Martin Johnson won some epic battles during a magnificent career as England and Leicester captain, but his toughest opponent looms large - the Rugby Football Union.
The RFU management board are set to confirm Johnson's appointment as England team manager tomorrow morning.
Their decision will then be relayed to the outside world - not that we don't know it already - and then the real fun and games will kick off.
Johnson's lack of managerial experience will be a concern to those who believe RFU elite rugby director Rob Andrew's recommended choice is a knee-jerk reaction to the management board's hawkish elements that have demanded change.
I take the view that Johnson's natural leadership skills and preference to put his head above the parapet - rather than duck below it - will serve him well for this demanding role.
He will be paid handsomely. Again, fair enough, he could require the patience of a saint to deal with Twickenham's suited brigade.
It has become so easy to criticise some of these people boredom now almost sets in.
But England have been allowed to stagnate since they were crowned world champions in 2003. Complacency? Bucketloads of the stuff.

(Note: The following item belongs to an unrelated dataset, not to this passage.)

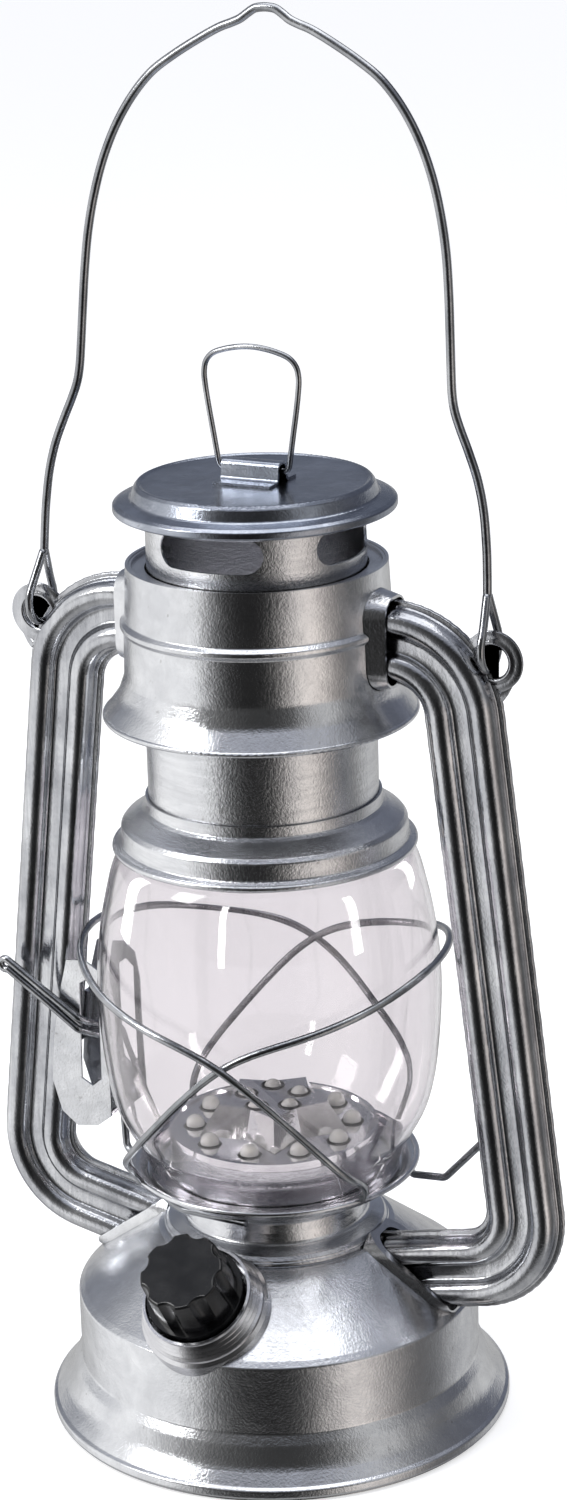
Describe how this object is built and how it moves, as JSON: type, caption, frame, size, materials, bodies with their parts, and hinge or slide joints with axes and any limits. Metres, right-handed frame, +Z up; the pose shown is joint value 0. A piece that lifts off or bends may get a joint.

Sir Clive Woodward, a master at putting the right people in the right jobs and then running his empire like the slick chief executive he was, walked away in 2004.
Woodward grew disillusioned about what he could see ahead - the interminable battles with his bosses, their likely intransigence and, perhaps worst of all, an ignorance of what England required to keep them at the top.
If you stand still, people overtake you. When England won the 2003 World Cup, they should have immediately started planning to defend it four years later - not bask interminably in the glory of that stunning triumph.
Woodward's successor Andy Robinson came and went, while who can confidently predict current head coach Brian Ashton will still be around by the time England launch their autumn Test programme at Twickenham on November 8?
The whole "Team England" ethos Woodward created has been downgraded during the past four and a half years, a painful erosion of personnel - and maybe even principles - that helped England conquer the world.
While it won't happen overnight, those qualities must return and Johnson must be the individual who leads and inspires.
As a player, Johnson had a fearless, peerless approach to his job. Team-mates for club and country would have run bare-footed across hot coals if he demanded it.
This time, Johnson's white shirt will be covered by a pin-stripe suit, rather than bloodied mementoes of battle-scarred victories on playing fields from Murrayfield to Melbourne and Paris to Pretoria.
Once again though, he must roll up his sleeves and prepare to win the fight.
The RFU have hardly covered themselves in glory these past few weeks, especially with the shameful treatment of Ashton, and part of me wonders why on earth Johnson would want to work with these people?
They scarcely deserve an individual of Johnson's standing, but this is a challenge akin to the type he never shirked on a rugby pitch, and maybe that is the lure of it.
Johnson will need to establish the house rules from day one. In other words, the job is done his way, or not at all.
He had an ability to mentally and physically destroy opposition players.
If he takes those qualities with him into Twickenham's corridors of power, then what price the suits are already shaking?